Çocukken ailede öğretilenler gerçekten çok önemlidir. Çünkü önce oradan alıyor insan: Paylaşmayı, sevmeyi, değer vermeyi, saygı göstermeyi, hak yememeyi, adaletli olmayı.
Sevgili okuyucularım, 17 Ekim 2023 Salı günü bu başlık altında ele aldığımız, kelimelerin gücü konusuna kaldığımız yerden devam edelim. Hatırlarsanız o yazıda kullandığımız kötü kelimelerin yarattığı negatiflikten söz etmiştik.
Negatif kelimeler kullanmanın hiçbir zaman faydası olmaz. O kelimeleri kullanarak belki bir an için kendinizi rahatlamış hissedersiniz ama maalesef dönüşü olumlu olmaz. Örneğin “Bunu daha iyi yapmak için daha çok emek vermen gerekiyor.” demekle, “Bunu yapman için kırk fırın ekmek yemen gerekiyor.” demek arasında çok fark var. İki cümleyi dikkatle düşünün. Hangisi size ne hissettiriyor?
Evinizde bir çiçek yetiştiriyorsunuz örneğin. Her gün o çiçeğe negatif konuşmalar yapın. Bakın bakalım o çiçek iki gün sonra ne olacak? Aynı şekilde diyelim evinizde hayvanınız var, ona da çiçeğe yaptığınız gibi kötü sözler söyleyin, hayvanın tavrı nasıl olumsuzlaşacak görün. İnsanız, tabii ki hata yaparız. Bazen bazı kelimeler bir anda ağzımızdan çıkar ama farkındalık olursa bir dahaki sefere söylemek istemeyiz. İşte bu da farkındalığın artmasıyla olabilir.

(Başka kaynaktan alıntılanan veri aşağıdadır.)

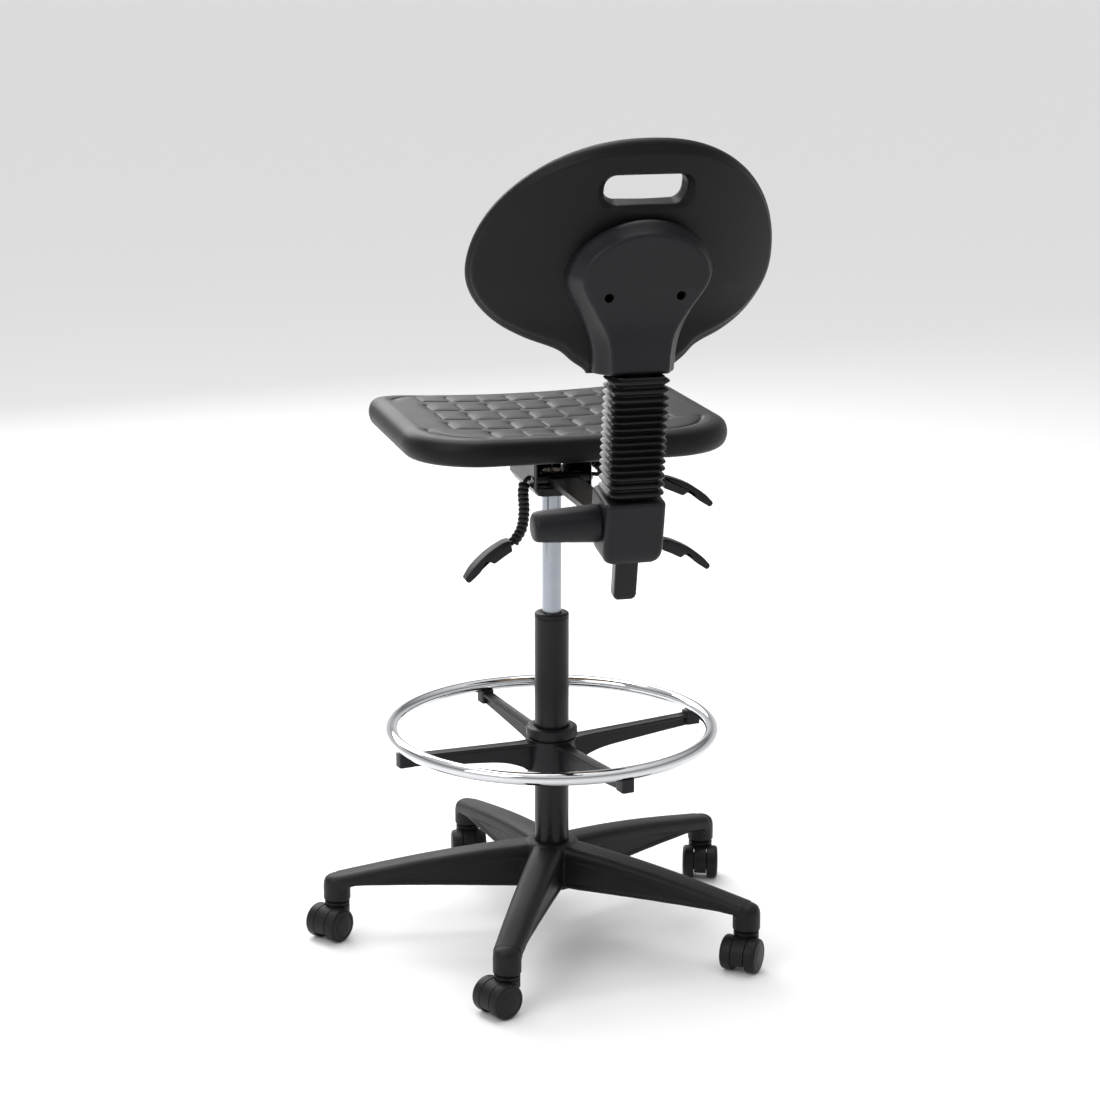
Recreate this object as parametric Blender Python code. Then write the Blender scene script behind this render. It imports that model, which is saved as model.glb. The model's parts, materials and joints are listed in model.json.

Salı günkü yazıda belirtmiştim. Size yanlış davranışta bulunan ya da kalbinizi kıranlar olabilir, o insanlara bile herhangi bir negatif kelime kullanmamak gerekiyor. Böyle bir durumda yapılması gereken o insana davranışının nedenini sorup öğrenmektir. Eğer olumsuz davranış ile karşılamış olduğunuzda karşı taraf direk suçlama ve olumsuz kelimeleri kullanmak yerine kendiniz ve o kişi ile yüzleşin. Örneğin birisi sizi bilerek üzmüşse o kişiye “Sen sevgiyi yeteri kadar bilmiyorsun”. “Çünkü sevgiyi bilmiş olsan beni üzmezsin.” ya da “Bana hakaret edemezsin, beni üzecek kelimeler kullanmazsın.” diyebilirsiniz. Ama bunun yerine “Zaten ailede de sevgi yokmuş sende mi olacak.” “Senin aileden çok görgüsüz” demek veya argo ya da onu küçük düşürecek kelimeler kullanmak negatif enerji yüklemek ve yüklenmektir.
Bir insana direkt “Karanlıktasın.” demek başka, “Bu konuda egonu devreye sokuyorsun.” demek başka. Düşünün, biri size karanlıkta olduğunuzu söylese ne anlarsınız? Ama egodan söz etse, aslında herkesin egosu olduğunu hatırlayıp “Bir nebze de olsa evet, doğru” dersiniz.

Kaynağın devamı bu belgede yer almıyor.